Meet the Former Amazon Employee Who Left Her Job to Write About Her Journey to Sobriety

In her new book, former Amazon employee Kristi Coulter examines life without alcohol
| FROM THE PRINT EDITION |
 
 
Kristi Coulter left her job at Amazon to write full time. Now, her workplace is often Ravenna’s Third Place Books where she spends time writing

This article appears in print in the August 2018 issue. Click here to subscribe.

Kristi Coulter knew she had a drinking problem when  she was emptying a full bottle of wine—often more—every night. After years of denial, then earnest attempts at moderation, she finally quit. In her debut memoir, a collection of essays titled Nothing Good Can Come from This (released August 7, MCD x FSG Originals), the Ravenna resident takes a raw and revealing look at her journey to, and after, sobriety.

Coulter, who held various leadership roles at Amazon for 12 years, was often around alcohol. “Tech culture is drinking culture,” she says, one in which alcohol is used to escape everything from everyday work stress to the industry’s systemic sexist culture, and where alcohol is a fixture at work parties, on work trips and in the office. It’s a status symbol, too. “A woman with a single malt scotch is bold and discerning and might fire you from her life if you f**k with her,” she wrote in her breakthrough essay, “Enjoli,” which appeared in the online publication Medium in 2016 and landed her the book deal.

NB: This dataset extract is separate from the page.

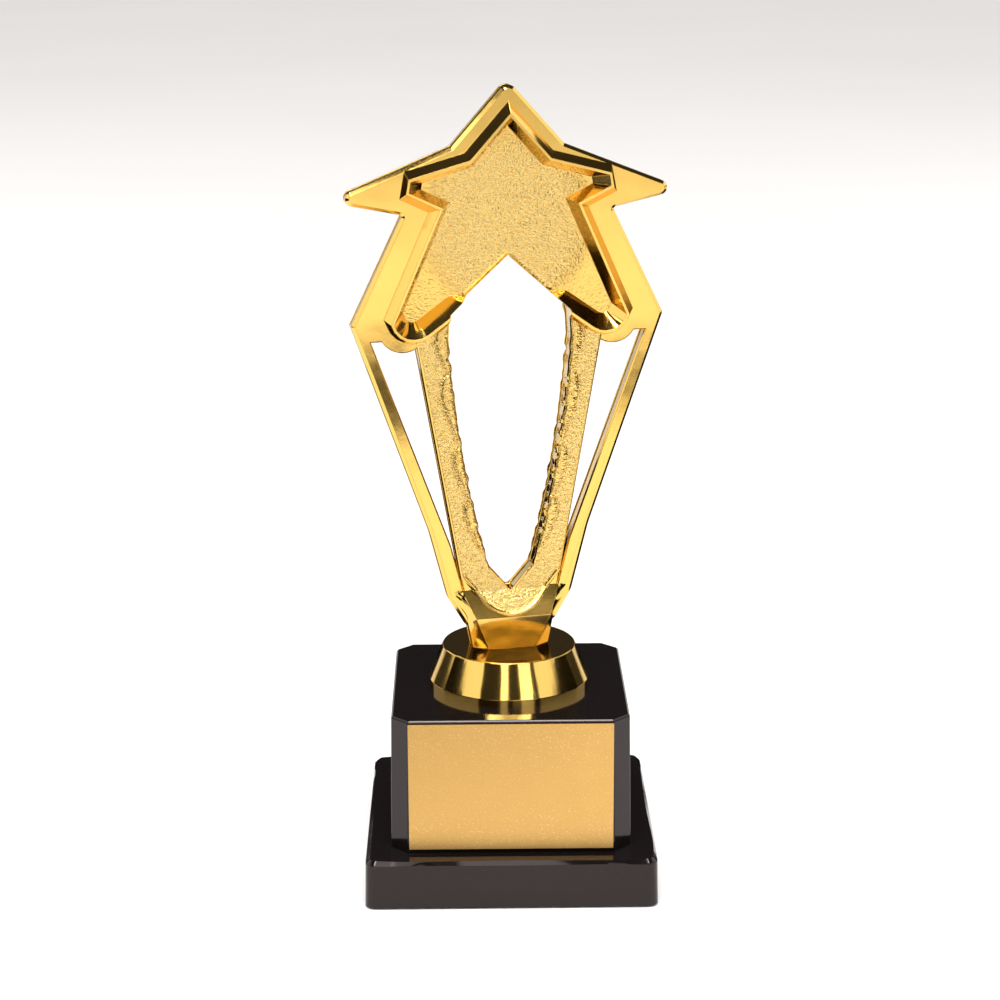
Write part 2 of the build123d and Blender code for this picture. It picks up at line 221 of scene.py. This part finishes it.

Coulter isn’t new to the literary life: She received her MFA in creative writing in 1994 from the University of Michigan, and has been published online and in literary journals. In February, Coulter left Amazon to focus on her writing full time. This collection—which includes “Enjoli”—unabashedly examines her experiences in an irreverent, amusing style that has drawn comparisons to authors such as David Sedaris, candidly outlining the highs and the lows of life outside a glass, from the annoying things people say to nondrinkers to how much more interesting life can be when one isn’t perpetually numb to it. “I was both thrilled and comforted to be living at ground level, instead of alternately above and below,” she writes.

For those struggling with addictions of their own, Coulter hopes her example will inspire readers to confront the vices holding them back. “I’d love for people to think, ‘What would my life be like after I got rid of the thing that I know I don’t need but [that] I can’t seem to walk away from?’”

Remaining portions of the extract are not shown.